Work to be completed.
Repeat all of the data precisely.

Data excerpt.
╔══

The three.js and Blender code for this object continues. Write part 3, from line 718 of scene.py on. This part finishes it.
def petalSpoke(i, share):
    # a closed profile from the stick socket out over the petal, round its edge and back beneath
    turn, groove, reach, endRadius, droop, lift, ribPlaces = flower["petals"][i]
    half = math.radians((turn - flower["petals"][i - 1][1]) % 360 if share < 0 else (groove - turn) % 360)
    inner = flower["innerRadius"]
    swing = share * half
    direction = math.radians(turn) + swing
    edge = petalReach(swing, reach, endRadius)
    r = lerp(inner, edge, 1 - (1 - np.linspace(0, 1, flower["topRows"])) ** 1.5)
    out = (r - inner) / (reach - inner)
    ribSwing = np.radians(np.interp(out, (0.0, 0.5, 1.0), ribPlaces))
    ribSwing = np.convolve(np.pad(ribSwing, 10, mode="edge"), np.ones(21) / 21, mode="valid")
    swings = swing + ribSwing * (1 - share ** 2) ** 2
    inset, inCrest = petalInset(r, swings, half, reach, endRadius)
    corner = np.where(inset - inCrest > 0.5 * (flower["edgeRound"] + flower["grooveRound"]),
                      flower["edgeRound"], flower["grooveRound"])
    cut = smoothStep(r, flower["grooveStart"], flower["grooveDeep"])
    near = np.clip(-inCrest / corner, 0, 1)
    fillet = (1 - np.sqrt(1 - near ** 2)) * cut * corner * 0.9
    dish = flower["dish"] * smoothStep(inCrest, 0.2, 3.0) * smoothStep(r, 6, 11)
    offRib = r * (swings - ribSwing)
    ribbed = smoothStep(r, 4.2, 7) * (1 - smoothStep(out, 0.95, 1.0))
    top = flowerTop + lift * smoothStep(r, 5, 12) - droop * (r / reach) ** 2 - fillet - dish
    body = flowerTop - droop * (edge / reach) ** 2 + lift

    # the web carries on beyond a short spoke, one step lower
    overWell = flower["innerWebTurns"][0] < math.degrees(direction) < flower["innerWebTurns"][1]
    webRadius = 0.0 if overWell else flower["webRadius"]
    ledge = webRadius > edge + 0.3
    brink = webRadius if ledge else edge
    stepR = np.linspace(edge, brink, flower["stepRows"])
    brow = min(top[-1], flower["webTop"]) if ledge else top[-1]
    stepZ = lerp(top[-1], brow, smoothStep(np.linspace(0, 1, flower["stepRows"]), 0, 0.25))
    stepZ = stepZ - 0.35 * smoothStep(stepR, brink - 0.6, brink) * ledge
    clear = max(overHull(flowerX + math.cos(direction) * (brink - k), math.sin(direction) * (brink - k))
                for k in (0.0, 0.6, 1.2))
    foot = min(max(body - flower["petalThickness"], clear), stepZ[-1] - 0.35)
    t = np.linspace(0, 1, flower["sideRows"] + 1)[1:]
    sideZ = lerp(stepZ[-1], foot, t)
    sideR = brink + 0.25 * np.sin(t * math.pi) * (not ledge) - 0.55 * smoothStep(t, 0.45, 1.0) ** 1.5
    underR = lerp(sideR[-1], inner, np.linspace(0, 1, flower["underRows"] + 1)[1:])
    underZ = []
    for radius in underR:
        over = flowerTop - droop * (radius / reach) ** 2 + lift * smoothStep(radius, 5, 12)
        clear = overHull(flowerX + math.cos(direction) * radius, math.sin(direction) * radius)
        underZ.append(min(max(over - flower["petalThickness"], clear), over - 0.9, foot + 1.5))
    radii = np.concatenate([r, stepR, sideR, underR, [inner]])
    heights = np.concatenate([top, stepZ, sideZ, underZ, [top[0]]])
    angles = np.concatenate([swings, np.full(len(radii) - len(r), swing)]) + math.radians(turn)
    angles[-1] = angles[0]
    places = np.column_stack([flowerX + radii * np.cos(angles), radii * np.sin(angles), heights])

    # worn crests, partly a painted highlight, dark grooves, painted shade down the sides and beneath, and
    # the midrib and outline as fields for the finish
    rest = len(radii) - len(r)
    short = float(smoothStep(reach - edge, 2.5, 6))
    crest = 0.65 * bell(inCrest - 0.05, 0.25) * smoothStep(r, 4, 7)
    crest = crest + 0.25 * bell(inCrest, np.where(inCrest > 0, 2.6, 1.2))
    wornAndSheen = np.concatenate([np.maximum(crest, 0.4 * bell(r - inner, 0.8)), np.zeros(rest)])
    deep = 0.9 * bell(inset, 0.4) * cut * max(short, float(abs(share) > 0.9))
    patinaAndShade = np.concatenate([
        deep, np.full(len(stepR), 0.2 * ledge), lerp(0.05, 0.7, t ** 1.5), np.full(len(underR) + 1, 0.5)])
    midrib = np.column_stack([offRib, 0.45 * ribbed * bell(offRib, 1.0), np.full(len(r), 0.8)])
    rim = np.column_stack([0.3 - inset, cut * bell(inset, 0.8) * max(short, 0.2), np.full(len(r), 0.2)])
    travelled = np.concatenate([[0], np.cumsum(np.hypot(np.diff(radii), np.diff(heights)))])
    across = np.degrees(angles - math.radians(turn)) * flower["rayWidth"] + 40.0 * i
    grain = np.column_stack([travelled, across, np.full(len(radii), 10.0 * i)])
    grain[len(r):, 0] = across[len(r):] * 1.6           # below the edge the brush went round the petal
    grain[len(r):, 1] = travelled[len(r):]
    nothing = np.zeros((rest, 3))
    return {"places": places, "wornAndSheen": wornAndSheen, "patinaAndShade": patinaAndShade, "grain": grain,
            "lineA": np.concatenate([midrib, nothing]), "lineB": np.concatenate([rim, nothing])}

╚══

Response.
The three.js and Blender code for this object continues. Write part 3, from line 718 of scene.py on. This part finishes it.
def petalSpoke(i, share):
    # a closed profile from the stick socket out over the petal, round its edge and back beneath
    turn, groove, reach, endRadius, droop, lift, ribPlaces = flower["petals"][i]
    half = math.radians((turn - flower["petals"][i - 1][1]) % 360 if share < 0 else (groove - turn) % 360)
    inner = flower["innerRadius"]
    swing = share * half
    direction = math.radians(turn) + swing
    edge = petalReach(swing, reach, endRadius)
    r = lerp(inner, edge, 1 - (1 - np.linspace(0, 1, flower["topRows"])) ** 1.5)
    out = (r - inner) / (reach - inner)
    ribSwing = np.radians(np.interp(out, (0.0, 0.5, 1.0), ribPlaces))
    ribSwing = np.convolve(np.pad(ribSwing, 10, mode="edge"), np.ones(21) / 21, mode="valid")
    swings = swing + ribSwing * (1 - share ** 2) ** 2
    inset, inCrest = petalInset(r, swings, half, reach, endRadius)
    corner = np.where(inset - inCrest > 0.5 * (flower["edgeRound"] + flower["grooveRound"]),
                      flower["edgeRound"], flower["grooveRound"])
    cut = smoothStep(r, flower["grooveStart"], flower["grooveDeep"])
    near = np.clip(-inCrest / corner, 0, 1)
    fillet = (1 - np.sqrt(1 - near ** 2)) * cut * corner * 0.9
    dish = flower["dish"] * smoothStep(inCrest, 0.2, 3.0) * smoothStep(r, 6, 11)
    offRib = r * (swings - ribSwing)
    ribbed = smoothStep(r, 4.2, 7) * (1 - smoothStep(out, 0.95, 1.0))
    top = flowerTop + lift * smoothStep(r, 5, 12) - droop * (r / reach) ** 2 - fillet - dish
    body = flowerTop - droop * (edge / reach) ** 2 + lift

    # the web carries on beyond a short spoke, one step lower
    overWell = flower["innerWebTurns"][0] < math.degrees(direction) < flower["innerWebTurns"][1]
    webRadius = 0.0 if overWell else flower["webRadius"]
    ledge = webRadius > edge + 0.3
    brink = webRadius if ledge else edge
    stepR = np.linspace(edge, brink, flower["stepRows"])
    brow = min(top[-1], flower["webTop"]) if ledge else top[-1]
    stepZ = lerp(top[-1], brow, smoothStep(np.linspace(0, 1, flower["stepRows"]), 0, 0.25))
    stepZ = stepZ - 0.35 * smoothStep(stepR, brink - 0.6, brink) * ledge
    clear = max(overHull(flowerX + math.cos(direction) * (brink - k), math.sin(direction) * (brink - k))
                for k in (0.0, 0.6, 1.2))
    foot = min(max(body - flower["petalThickness"], clear), stepZ[-1] - 0.35)
    t = np.linspace(0, 1, flower["sideRows"] + 1)[1:]
    sideZ = lerp(stepZ[-1], foot, t)
    sideR = brink + 0.25 * np.sin(t * math.pi) * (not ledge) - 0.55 * smoothStep(t, 0.45, 1.0) ** 1.5
    underR = lerp(sideR[-1], inner, np.linspace(0, 1, flower["underRows"] + 1)[1:])
    underZ = []
    for radius in underR:
        over = flowerTop - droop * (radius / reach) ** 2 + lift * smoothStep(radius, 5, 12)
        clear = overHull(flowerX + math.cos(direction) * radius, math.sin(direction) * radius)
        underZ.append(min(max(over - flower["petalThickness"], clear), over - 0.9, foot + 1.5))
    radii = np.concatenate([r, stepR, sideR, underR, [inner]])
    heights = np.concatenate([top, stepZ, sideZ, underZ, [top[0]]])
    angles = np.concatenate([swings, np.full(len(radii) - len(r), swing)]) + math.radians(turn)
    angles[-1] = angles[0]
    places = np.column_stack([flowerX + radii * np.cos(angles), radii * np.sin(angles), heights])

    # worn crests, partly a painted highlight, dark grooves, painted shade down the sides and beneath, and
    # the midrib and outline as fields for the finish
    rest = len(radii) - len(r)
    short = float(smoothStep(reach - edge, 2.5, 6))
    crest = 0.65 * bell(inCrest - 0.05, 0.25) * smoothStep(r, 4, 7)
    crest = crest + 0.25 * bell(inCrest, np.where(inCrest > 0, 2.6, 1.2))
    wornAndSheen = np.concatenate([np.maximum(crest, 0.4 * bell(r - inner, 0.8)), np.zeros(rest)])
    deep = 0.9 * bell(inset, 0.4) * cut * max(short, float(abs(share) > 0.9))
    patinaAndShade = np.concatenate([
        deep, np.full(len(stepR), 0.2 * ledge), lerp(0.05, 0.7, t ** 1.5), np.full(len(underR) + 1, 0.5)])
    midrib = np.column_stack([offRib, 0.45 * ribbed * bell(offRib, 1.0), np.full(len(r), 0.8)])
    rim = np.column_stack([0.3 - inset, cut * bell(inset, 0.8) * max(short, 0.2), np.full(len(r), 0.2)])
    travelled = np.concatenate([[0], np.cumsum(np.hypot(np.diff(radii), np.diff(heights)))])
    across = np.degrees(angles - math.radians(turn)) * flower["rayWidth"] + 40.0 * i
    grain = np.column_stack([travelled, across, np.full(len(radii), 10.0 * i)])
    grain[len(r):, 0] = across[len(r):] * 1.6           # below the edge the brush went round the petal
    grain[len(r):, 1] = travelled[len(r):]
    nothing = np.zeros((rest, 3))
    return {"places": places, "wornAndSheen": wornAndSheen, "patinaAndShade": patinaAndShade, "grain": grain,
            "lineA": np.concatenate([midrib, nothing]), "lineB": np.concatenate([rim, nothing])}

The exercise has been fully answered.